[GIVEN EXERCISE]:
Every line that holds the string "before" is to be identified and copied.

[DATA SECTION]:
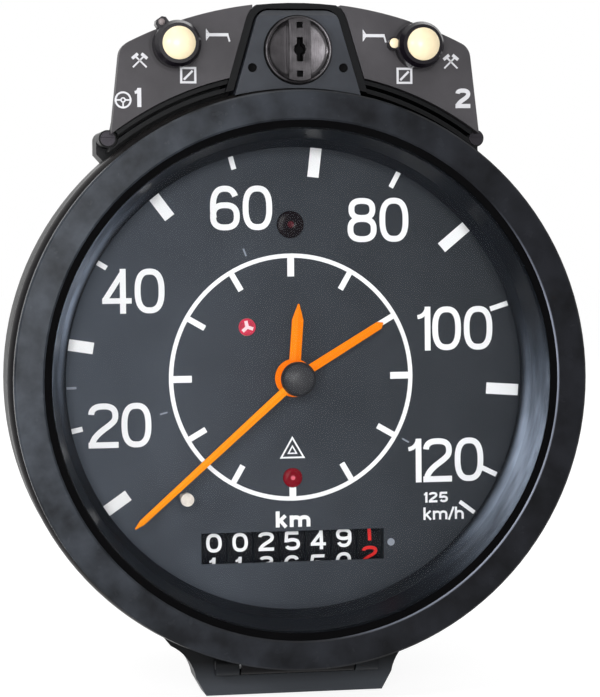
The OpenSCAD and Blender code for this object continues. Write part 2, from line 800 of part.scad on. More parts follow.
module dial_plate() {
    color("#3c4148") difference() {
        ring(0, pan_flange_r, dial_back_f, dial_f);
        slab(dial_back_f - over, dial_f + over) {
            translate([-window_half, -counter_drop - window_h / 2]) square([2 * window_half, window_h]);
            circle(arbor_hole_r + 0.2);
            translate(upper_lens_at) circle(upper_lens_r + 0.05);
            translate(lower_lens_at) circle(lower_lens_r + 0.05);
            translate(indicator_at) circle(indicator_r + 0.1);
            translate(clock_point(stop_at[0], stop_at[1])) circle(stop_pin_r + 0.05);
        }
        round_places(4, 45) bar(1.35, dial_back_f - over, dial_f + over, [0, screw_circle_r]);
    }
}

// Printed bar on the dial at a clock angle, between two radii
module dial_bar(a, r0, r1, w)
    rotate(-a) translate([-w / 2, r0]) square([w, r1 - r0]);

// Clock angle of a speed on the scale
function at_speed(v) = scale_zero + deg_per_kmh * v;

module dial_scale() {
    scale_r = ledge_r - 0.5;
    color("#e8eaee") slab(dial_f, dial_f + 0.12) {
        difference() {
            circle(clock_ring_r + clock_ring_w / 2);
            circle(clock_ring_r - clock_ring_w / 2);
        }
        difference() {
            for (h = [1 : 12]) dial_bar(30 * h, clock_ring_r - 5.8, clock_ring_r, h % 3 == 0 ? 1.9 : 1.6);
            translate(lower_lens_at) circle(lower_lens_r + 0.1);
        }
        for (v = [10 : 20 : speed_top]) dial_bar(at_speed(v), scale_r - 9.3, scale_r, 3.2);
        for (v = [20 : 20 : speed_top]) dial_bar(at_speed(v), scale_r - 5.3, scale_r, 1.4);
        dial_bar(at_speed(speed_top), scale_r - 5.3, scale_r, 1.1);
    }
}

// Lens with a flange behind the dial and a low dome in front of it
module lens(at, r) {
    bar(r + 0.7, dial_back_f - 0.8, dial_back_f, at);
    bar(r, dial_back_f, dial_f + 0.3, at);
    translate([at[0], -dial_f - 0.3, at[1]]) rotate([90, 0, 0]) cylinder(r1 = r, r2 = r - 0.9, h = 0.5);
}

module signal_lenses() {
    color("#8c0f14") {
        lens(upper_lens_at, upper_lens_r);
        lens(lower_lens_at, lower_lens_r);
    }
}

module stop_peg() {
    at = clock_point(stop_at[0], stop_at[1]);
    color("#f2efe6") {
        bar(stop_pin_r, dial_back_f - 1, pointer_f, at);
        bar(1.8, pointer_f - hand_t - 1.4, pointer_f + 0.5, at);
    }
}

module lock_plate() {
    color("#4b5058") difference() {
        slab(base_f + 1, lock_face_f) lock_outline();
        slab(base_f, ear_f) {
            lock_outline(lock_wall, neck_r);
            circle(rim_r + 0.1);
        }
        bar(rotor_r + 0.3, ear_f - over, lock_face_f + over, [0, lock_z]);
        both_sides() bar(dimple_r, lock_face_f - 0.6, lock_face_f + over, dimple_at);
        translate([-lock_half_w, -lock_face_f, lock_top - lock_slope[1]])
            rotate([-atan2(lock_slope[0], lock_slope[1]), 0, 0])
                translate([0, -3, -1]) cube([2 * lock_half_w, 3, 6]);
    }
}

module lid_pan() {
    color("#6d7074") difference() {
        union() {
            ring(pan_r - 3, pan_flange_r, pan_flange_f, dial_back_f);
            translate([0, 0, -pan_drop]) ring(0, pan_r, pan_back_f, pan_flange_f + over / 2);
            for (side = [-1, 1]) translate([side * (separator_ear_r - 1), 0, -pan_drop])
                slab(separator_f, pan_back_f) square([2, 9], center = true);
        }
        translate([0, 0, -pan_drop]) difference() {
            ring(0, pan_r - pan_wall, pan_floor_f, dial_back_f + over);
            translate([0, 0, pan_drop]) ring(0, spindle_r + 4, pan_floor_f - over, movement_back_f - 1);
        }
        bar(spindle_r + run_fit, pan_back_f - over, dial_f);
        round_places(4, 45) bar(1.35, pan_flange_f - over, dial_f + over, [0, screw_circle_r]);
    }
}

module pan_screws() {
    color("#9a9b9d") round_places(4, 45) translate([0, 0, screw_circle_r])
        slotted_screw(1.7, 1.2, 1.2, pan_flange_f, dial_f + 1.4, 0.6);
}

module clock_movement() {
    color("#a98f4e") difference() {
        union() {
            ring(0, movement_r, movement_back_f + 4, dial_back_f - 0.1);
            ring(0, movement_r - 4, movement_back_f, movement_back_f + 5);
        }
        bar(arbor_hole_r, hour_pipe_back_f - 0.3, dial_f);
        bar(minute_pipe[1] + 0.1, minute_pipe_back_f - 0.3, dial_f);
        bar(pointer_shaft_r + 0.1, pointer_back_f - 0.3, dial_f);
        bar(0.85, dial_back_f - 4.3, dial_f, indicator_at);
    }
}

module counter_frame() {
    z0 = counter_plate_h;
    color("#9fa2a5") {
        for (side = [-1, 1]) translate([side * (counter_plate_x + counter_plate_t / 2), 0, -counter_drop])
            translate([-counter_plate_t / 2, -dial_back_f + 0.05, -z0])
                cube([counter_plate_t, dial_back_f - counter_f + 8, 2 * z0]);
        cross_bar(axle_r, -counter_plate_x - counter_plate_t, counter_plate_x + counter_plate_t,
            counter_f, -counter_drop);
    }
}

// Number drum k, counted from the left: rim, web and hub as one moulding
module counter_drum(k) {
    x = (k - (drums + 1) / 2) * drum_pitch;
    translate([x, -counter_f, -counter_drop]) rotate([0, 90, 0]) rotate_extrude() polygon([
        [axle_r + run_fit, -drum_w / 2], [axle_r + 1.6, -drum_w / 2], [axle_r + 1.6, -0.7],
        [drum_r - 2, -0.7], [drum_r - 2, -drum_w / 2], [drum_r, -drum_w / 2], [drum_r, drum_w / 2],
        [drum_r - 2, drum_w / 2], [drum_r - 2, 0.7], [axle_r + 1.6, 0.7], [axle_r + 1.6, drum_w / 2],
        [axle_r + run_fit, drum_w / 2]]);
}

module counter_drum_1() color("#17181a") counter_drum(1);
module counter_drum_2() color("#17181a") counter_drum(2);
module counter_drum_3() color("#17181a") counter_drum(3);
module counter_drum_4() color("#17181a") counter_drum(4);
module counter_drum_5() color("#17181a") counter_drum(5);
module counter_drum_6() color("#17181a") counter_drum(6);
module counter_drum_7() color("#17181a") counter_drum(7);

module separator_plate() {
    color("#b8babc") difference() {
        slab(separator_f - separator_t, separator_f) {
            circle(chart_r - 1);
            translate([-separator_ear_r, -pan_drop - 4]) square([2 * separator_ear_r, 8]);
        }
        bar(spindle_r + 5, separator_f - 2, separator_f + over);
        slab(separator_f - 2, separator_f + over)
            translate([-4, guide_low + 6]) square([8, guide_high - guide_low - 12]);
    }
}

module lock_rotor() {
    dish = 1.4;
    color("#33353a") translate([0, 0, lock_z]) difference() {
        union() {
            bar(rotor_r, rotor_back_f, rotor_f);
            bar(lock_shaft_r, cam_back_f + cam_t, rotor_back_f);
            slab(rotor_f - over, grip_f) intersection() {
                circle(rotor_r - 0.2);
                square([grip_w, 2 * rotor_r], center = true);
            }
        }
        both_sides() slab(rotor_f - dish, grip_f + over) intersection() {
            circle(rotor_r - 1);
            translate([grip_w / 2, -rotor_r]) square([rotor_r, 2 * rotor_r]);
        }
        slab(grip_f - 5, grip_f + over) {
            square([1.5, 6.2], center = true);
            circle(1.5);
            for (z = [-1, 1]) translate([0, z * (rotor_r - 2.5)]) square(1.5, center = true);
        }
    }
}

module lock_cam() {
    color("#a9abad") translate([0, 0, lock_z]) slab(cam_back_f, cam_back_f + cam_t) {
        circle(cam_hub_r);
        translate([-cam_len, -cam_w / 2]) square([cam_len, cam_w]);
    }
}

// Black knob body with its nib, at its rest angle, and its shaft
module mode_knob(side, rest) {
    color("#141316") translate([side * knob_x, 0, knob_z]) clockwise(rest) {
        turned() polygon([[0, knob_foot_f], [knob_r, knob_foot_f], [knob_r, knob_top_f - 2],
            [knob_r - 0.9, knob_top_f], [0, knob_top_f]]);
        bar(knob_shaft_r, switch_back_f + 2.4, knob_foot_f);
        slab(knob_foot_f, knob_foot_f + nib_h) polygon([[-nib_w / 2, 0], [nib_w / 2, 0],
            [nib_w / 2, nib_reach - 0.8], [nib_w / 2 - 0.8, nib_reach], [0.8 - nib_w / 2, nib_reach],
            [-nib_w / 2, nib_reach - 0.8]]);
    }
}

// Cream cap on the knob, and the cream dot on its nib
module mode_cap(side, rest) {
    color("#f3ead0") translate([side * knob_x, 0, knob_z]) clockwise(rest) {
        intersection() {
            bar(cap_r, knob_top_f, knob_top_f + cap_h);
            translate([0, cap_ball_r - knob_top_f - cap_h, 0]) sphere(cap_ball_r);
        }
        bar(dot_r, knob_foot_f + nib_h, knob_foot_f + nib_h + 0.4, [0, dot_at]);
    }
}

module mode_knob_left() mode_knob(-1, knob_rest_left);
module mode_cap_left() mode_cap(-1, knob_rest_left);
module mode_knob_right() mode_knob(1, knob_rest_right);
module mode_cap_right() mode_cap(1, knob_rest_right);

// Hand blade along the top, from the hub to its tip
module blade(length, root_w, tip_w, point)
    polygon([[-root_w / 2, 0], [root_w / 2, 0], [tip_w / 2, length - point], [0.15, length],
        [-0.15, length], [-tip_w / 2, length - point]]);

module hour_hand() {
    color("#ff8c00") clockwise(hour_angle) difference() {
        union() {
            slab(hour_f - hand_t, hour_f) {
                circle(5.3);
                blade(hour_len, 3.2, 3.2, 4.5);
            }
            bar(hour_pipe[1], hour_pipe_back_f, hour_f);
        }
        bar(hour_pipe[0], hour_pipe_back_f - over, hour_f + over);
    }
}

module minute_hand() {
    color("#ff8c00") clockwise(minute_angle) difference() {
        union() {
            slab(minute_f - hand_t, minute_f) {
                circle(4);
                blade(minute_len, 2.5, 2.2, 1.2);
            }
            bar(minute_pipe[1], minute_pipe_back_f, minute_f);
        }
        bar(minute_pipe[0], minute_pipe_back_f - over, minute_f + over);
    }
}

module speed_pointer() {
    color("#ffa532") clockwise(pointer_angle) {
        slab(pointer_f - hand_t, pointer_f) {
            circle(hub_r - 0.8);
            blade(pointer_len, 2.3, 1.6, 2.5);
        }
        bar(pointer_shaft_r, pointer_back_f, pointer_f);
    }
}

module hub_cap() {
    color("#1b1c1f") intersection() {
        bar(hub_r, pointer_f, pointer_f + hub_h);
        translate([0, hub_ball_r - pointer_f - hub_h, 0]) sphere(hub_ball_r);
    }
}

module run_indicator() {
    color("#c8262c") {
        bar(indicator_r, dial_f - 0.7, dial_f - 0.2, indicator_at);
        bar(0.8, dial_back_f - 4, dial_f - 0.7, indicator_at);
    }
}

module chart_spindle() {
    color("#b8a05a") {
        bar(spindle_r, clip_f - clip_h + 0.4, movement_back_f - 0.3);
        bar(spindle_r + 5, chart_front_f, chart_front_f + collar_t);
        bar(spindle_r + 3, chart_rear_f, chart_front_f - chart_t);
    }
}

module chart(front) {
    color("#f1efe6") ring(spindle_r + 0.05, chart_r, front - chart_t, front);
}

module chart_front() chart(chart_front_f);
module chart_rear() chart(chart_rear_f);

module chart_clip() {
    color("#2e6f4e") difference() {
        union() {
            ring(0, clip_r, clip_f - clip_h, clip_f);
            round_places(12) bar(0.9, clip_f - clip_h, clip_f, [0, clip_r - 0.1]);
        }
        bar(spindle_r + 0.02, clip_f - clip_h + 0.3, clip_f + over);
    }
}

front_frame();
mounting_gasket();
cheek_left();
cheek_right();
corner_screws();
barrel();
rear_cover();
rear_screws();
connector_blocks();
connector_blades();
clamp_studs();
ground_stud();
recorder_plate();
plate_screws();
stylus_guide();
lock_keeper();
hinge_pin();
mode_switches();
lid_ring();
bezel_ring();
glass_seal();
glass();
inner_wall();
dial_plate();
dial_scale();
signal_lenses();
stop_peg();
lock_plate();
lid_pan();
pan_screws();
clock_movement();
counter_frame();
separator_plate();
lock_rotor();
lock_cam();
mode_knob_left();
mode_cap_left();
mode_knob_right();
mode_cap_right();
speed_pointer();
hub_cap();
minute_hand();
hour_hand();
run_indicator();
counter_drum_1();
counter_drum_2();
counter_drum_3();
counter_drum_4();
counter_drum_5();
counter_drum_6();
counter_drum_7();
chart_spindle();
chart_front();
chart_rear();
chart_clip();
speed_stylus();
distance_stylus();
activity_stylus();
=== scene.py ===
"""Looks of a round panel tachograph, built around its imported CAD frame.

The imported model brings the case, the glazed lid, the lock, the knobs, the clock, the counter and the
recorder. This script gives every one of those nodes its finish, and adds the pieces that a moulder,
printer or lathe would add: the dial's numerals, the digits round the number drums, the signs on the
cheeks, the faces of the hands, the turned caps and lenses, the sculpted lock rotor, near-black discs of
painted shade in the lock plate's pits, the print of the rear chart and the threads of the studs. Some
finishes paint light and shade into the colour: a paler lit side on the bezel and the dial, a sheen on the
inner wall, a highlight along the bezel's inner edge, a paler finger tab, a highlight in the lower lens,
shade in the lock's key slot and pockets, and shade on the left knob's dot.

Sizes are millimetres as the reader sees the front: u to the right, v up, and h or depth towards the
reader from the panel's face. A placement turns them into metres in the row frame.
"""

import json
import logging
import math
from collections.abc import Callable, Iterable, Sequence
from dataclasses import dataclass, field
from enum import Enum
from functools import cached_property, partial, reduce

import bmesh
import bpy
import numpy as np
from mathutils import Matrix, Vector

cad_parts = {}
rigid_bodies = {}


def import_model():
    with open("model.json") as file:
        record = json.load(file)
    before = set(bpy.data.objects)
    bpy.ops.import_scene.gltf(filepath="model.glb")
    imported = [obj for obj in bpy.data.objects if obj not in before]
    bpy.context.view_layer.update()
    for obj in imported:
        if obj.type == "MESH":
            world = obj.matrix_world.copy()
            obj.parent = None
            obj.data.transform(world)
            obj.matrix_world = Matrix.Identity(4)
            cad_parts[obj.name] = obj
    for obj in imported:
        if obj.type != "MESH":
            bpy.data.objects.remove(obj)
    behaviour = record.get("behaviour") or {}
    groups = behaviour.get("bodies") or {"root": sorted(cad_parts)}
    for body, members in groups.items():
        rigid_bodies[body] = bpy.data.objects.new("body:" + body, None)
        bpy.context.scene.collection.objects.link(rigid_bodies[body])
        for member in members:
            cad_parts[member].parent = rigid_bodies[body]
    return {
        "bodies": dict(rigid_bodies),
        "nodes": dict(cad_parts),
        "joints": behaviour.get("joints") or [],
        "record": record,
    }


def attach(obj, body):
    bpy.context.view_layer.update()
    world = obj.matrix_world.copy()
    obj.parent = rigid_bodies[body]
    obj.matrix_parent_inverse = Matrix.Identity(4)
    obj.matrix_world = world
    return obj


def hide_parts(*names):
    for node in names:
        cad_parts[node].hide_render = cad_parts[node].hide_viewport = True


Array = np.ndarray
Point = tuple[float, float]
Triple = tuple[float, float, float]
Placement = Callable[[Array], Array]
Socket = bpy.types.NodeSocket
Feed = Socket | float | Sequence[float]

LOG = logging.getLogger("tachograph")
MM = 0.001
THIRDS = (0, 120, 240)

# Depths of the dial's and the cheeks' faces
DIAL_DEPTH = 12.0
CHEEK_DEPTH = 24.8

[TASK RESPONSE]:
    before = set(bpy.data.objects)
    imported = [obj for obj in bpy.data.objects if obj not in before]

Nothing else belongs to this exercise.